Collected data entries
--- --- ---

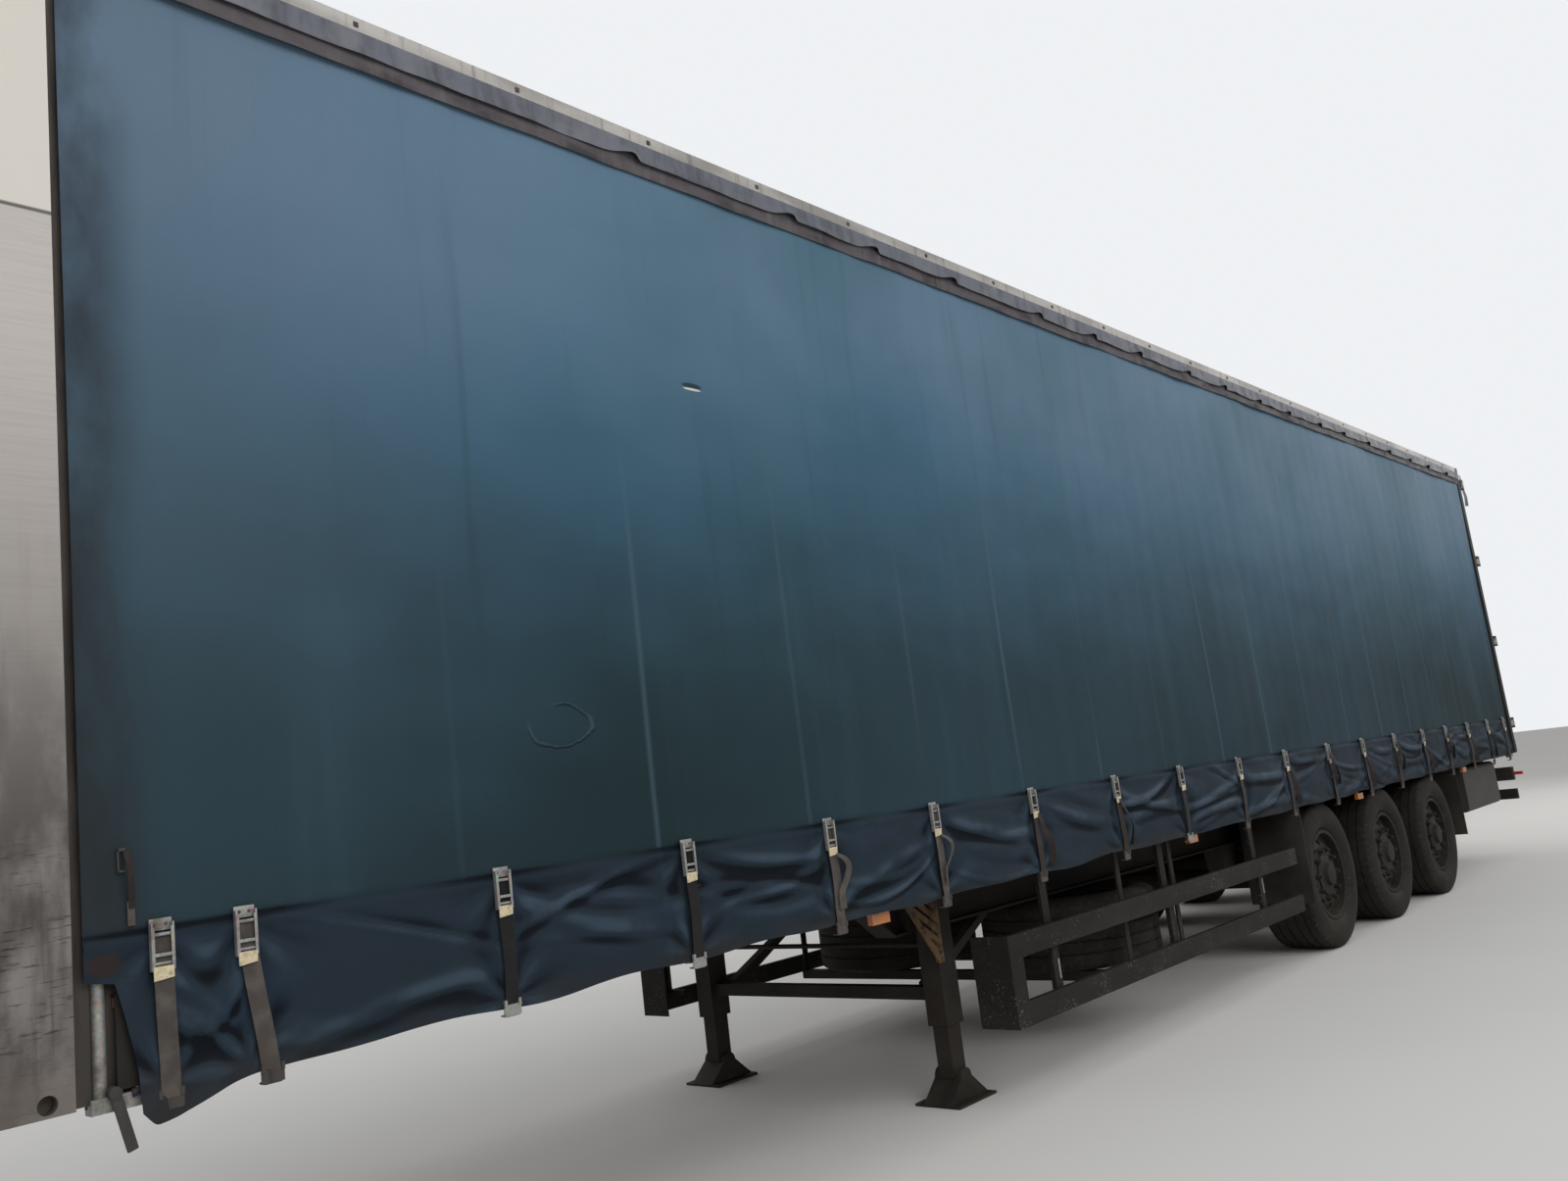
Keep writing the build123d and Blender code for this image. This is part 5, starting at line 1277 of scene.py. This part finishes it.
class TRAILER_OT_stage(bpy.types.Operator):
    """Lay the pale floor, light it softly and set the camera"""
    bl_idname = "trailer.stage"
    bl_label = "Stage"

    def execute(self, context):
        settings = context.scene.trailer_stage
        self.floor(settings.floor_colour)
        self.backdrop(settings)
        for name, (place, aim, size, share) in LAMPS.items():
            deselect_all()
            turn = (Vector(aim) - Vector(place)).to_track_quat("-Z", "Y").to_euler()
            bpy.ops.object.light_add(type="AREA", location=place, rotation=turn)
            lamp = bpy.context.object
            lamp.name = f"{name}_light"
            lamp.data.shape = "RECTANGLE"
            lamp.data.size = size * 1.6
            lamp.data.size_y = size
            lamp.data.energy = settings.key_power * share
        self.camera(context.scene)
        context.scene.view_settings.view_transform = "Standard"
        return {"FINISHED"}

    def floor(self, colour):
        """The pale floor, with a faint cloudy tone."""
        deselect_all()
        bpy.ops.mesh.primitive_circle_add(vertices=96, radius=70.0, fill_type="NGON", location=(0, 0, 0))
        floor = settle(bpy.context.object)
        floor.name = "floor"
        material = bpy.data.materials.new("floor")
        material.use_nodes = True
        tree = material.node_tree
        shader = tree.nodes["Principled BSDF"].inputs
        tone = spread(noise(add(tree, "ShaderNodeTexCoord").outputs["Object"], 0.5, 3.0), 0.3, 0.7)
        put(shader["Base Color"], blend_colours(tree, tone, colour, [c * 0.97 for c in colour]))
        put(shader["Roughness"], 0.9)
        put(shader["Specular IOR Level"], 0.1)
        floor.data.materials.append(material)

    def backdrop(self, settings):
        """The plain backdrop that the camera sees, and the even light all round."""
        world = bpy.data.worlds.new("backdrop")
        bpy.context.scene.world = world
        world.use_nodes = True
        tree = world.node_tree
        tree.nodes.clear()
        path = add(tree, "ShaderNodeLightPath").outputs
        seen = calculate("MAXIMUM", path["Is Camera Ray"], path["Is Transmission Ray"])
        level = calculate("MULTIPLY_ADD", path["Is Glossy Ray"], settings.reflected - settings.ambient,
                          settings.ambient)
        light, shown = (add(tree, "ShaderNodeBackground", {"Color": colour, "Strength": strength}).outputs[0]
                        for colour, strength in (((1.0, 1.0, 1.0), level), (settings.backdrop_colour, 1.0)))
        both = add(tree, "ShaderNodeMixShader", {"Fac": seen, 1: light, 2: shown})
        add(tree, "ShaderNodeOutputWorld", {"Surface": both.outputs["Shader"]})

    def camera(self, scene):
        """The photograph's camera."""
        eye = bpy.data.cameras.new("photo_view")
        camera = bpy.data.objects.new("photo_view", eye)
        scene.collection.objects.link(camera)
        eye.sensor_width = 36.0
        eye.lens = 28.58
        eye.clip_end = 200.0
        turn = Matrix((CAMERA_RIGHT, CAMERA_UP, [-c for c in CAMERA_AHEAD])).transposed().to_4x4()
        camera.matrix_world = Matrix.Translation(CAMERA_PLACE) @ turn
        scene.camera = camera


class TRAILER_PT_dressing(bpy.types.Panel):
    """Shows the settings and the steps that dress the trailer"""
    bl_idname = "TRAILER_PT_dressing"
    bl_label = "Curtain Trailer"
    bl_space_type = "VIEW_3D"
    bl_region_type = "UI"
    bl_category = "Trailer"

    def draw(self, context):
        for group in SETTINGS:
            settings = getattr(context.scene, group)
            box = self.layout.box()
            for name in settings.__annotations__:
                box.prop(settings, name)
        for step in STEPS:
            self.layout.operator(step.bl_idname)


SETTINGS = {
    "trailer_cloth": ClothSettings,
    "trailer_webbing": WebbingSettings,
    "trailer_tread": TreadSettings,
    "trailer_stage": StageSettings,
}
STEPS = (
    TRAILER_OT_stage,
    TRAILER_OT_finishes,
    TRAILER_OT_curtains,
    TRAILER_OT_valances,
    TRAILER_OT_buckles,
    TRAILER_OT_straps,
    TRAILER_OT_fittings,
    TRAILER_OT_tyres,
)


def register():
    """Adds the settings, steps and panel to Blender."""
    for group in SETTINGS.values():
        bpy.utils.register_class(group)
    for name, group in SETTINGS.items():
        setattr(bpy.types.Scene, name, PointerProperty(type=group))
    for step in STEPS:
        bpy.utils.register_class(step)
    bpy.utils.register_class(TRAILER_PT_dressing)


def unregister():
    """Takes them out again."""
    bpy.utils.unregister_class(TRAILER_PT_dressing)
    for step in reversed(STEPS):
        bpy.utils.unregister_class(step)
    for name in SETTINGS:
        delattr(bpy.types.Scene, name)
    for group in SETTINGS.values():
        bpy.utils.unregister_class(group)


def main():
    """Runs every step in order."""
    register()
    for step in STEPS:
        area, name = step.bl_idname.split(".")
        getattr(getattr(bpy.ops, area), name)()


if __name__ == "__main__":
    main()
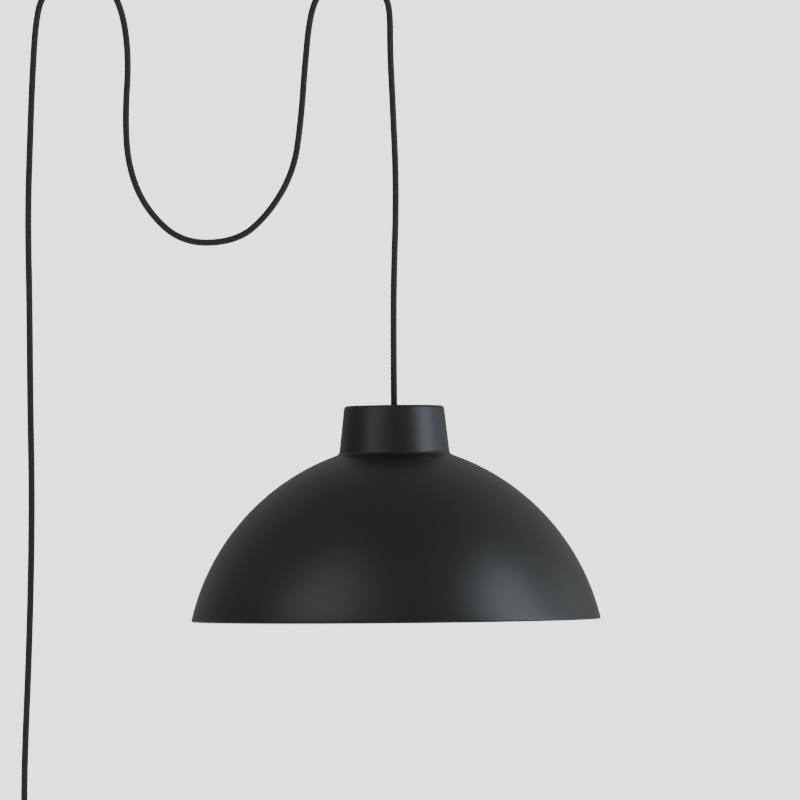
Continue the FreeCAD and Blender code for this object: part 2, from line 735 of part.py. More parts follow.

--- --- ---

PROBLEM REQUIREMENTS: Which lines include the word "part"? Copy every one of them.

EXERCISE RESPONSE:
Keep writing the build123d and Blender code for this image. This is part 5, starting at line 1277 of scene.py. This part finishes it.
Continue the FreeCAD and Blender code for this object: part 2, from line 735 of part.py. More parts follow.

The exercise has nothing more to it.